# free google voice app



## rbbyrbsn (Jan 15, 2010)

is there  not free app in amazon app store in one app


----------



## Betsy the Quilter (Oct 27, 2008)

Rbbyrbsn--

I'm not real familiar with Google Voice, but, to work with the Fire, most of the Google apps have to be sideloaded from Google Play and many will not work unless you root the device or install other Google framework apps first.  And Google Play is not accessible to the Fire unless you root it.

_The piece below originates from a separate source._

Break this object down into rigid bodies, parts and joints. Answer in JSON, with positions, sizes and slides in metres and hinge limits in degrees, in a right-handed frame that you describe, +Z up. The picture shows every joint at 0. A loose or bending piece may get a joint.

More people will jump in, I'm sure.

Betsy


----------



## krm0789 (Dec 21, 2010)

I've never used the talk portion but I used to text through Google Voice on my original fire just fine. I got the apk myself from my phone but 1mobile & the like should work 

Sent from my SCH-I535 using Tapatalk 2


----------



## Supreme_D (Jan 16, 2013)

Can S-Voice be used on Kindle Fire?


----------



## Xopher (May 14, 2009)

You might want to check on 1mobile or XDA. There may be a version of Google Voice that will work without having to have Google Framework loaded. It will let you check voicemail and send text messages via your Google Voice number.

Another app to look for is GrooveIP. I'm not sure if it works with the Fire/HD, but it lets you make and receive phone calls (over wifi) from your tablet using your Google Voice number.


----------



## Cyanide5000 (Aug 30, 2010)

I'm surprised people use voice apps, especially on hand held stuff - the device is in your hand, how much easier do you want it?! Plus id probably end up upsetting my decives with how much I swear at them!


----------



## Ann in Arlington (Oct 27, 2008)

Cyanide5000 said:


> I'm surprised people use voice apps, especially on hand held stuff - the device is in your hand, how much easier do you want it?! Plus id probably end up upsetting my decives with how much I swear at them!


I admit I've never gotten the attraction of talking TO a device. Like a phone. Whenever I've heard a person using voice recognition it seems like they say the name 3 or 4 times before the thing knows what they're talking about. I can have found the person's name and be dialing by then. Even faster if it's one of my saved favorites. 

But, I guess that just proves that everyone is different!


----------



## Hadou (Jun 1, 2011)

Supreme_D said:


> Can S-Voice be used on Kindle Fire?


More than likely not.


----------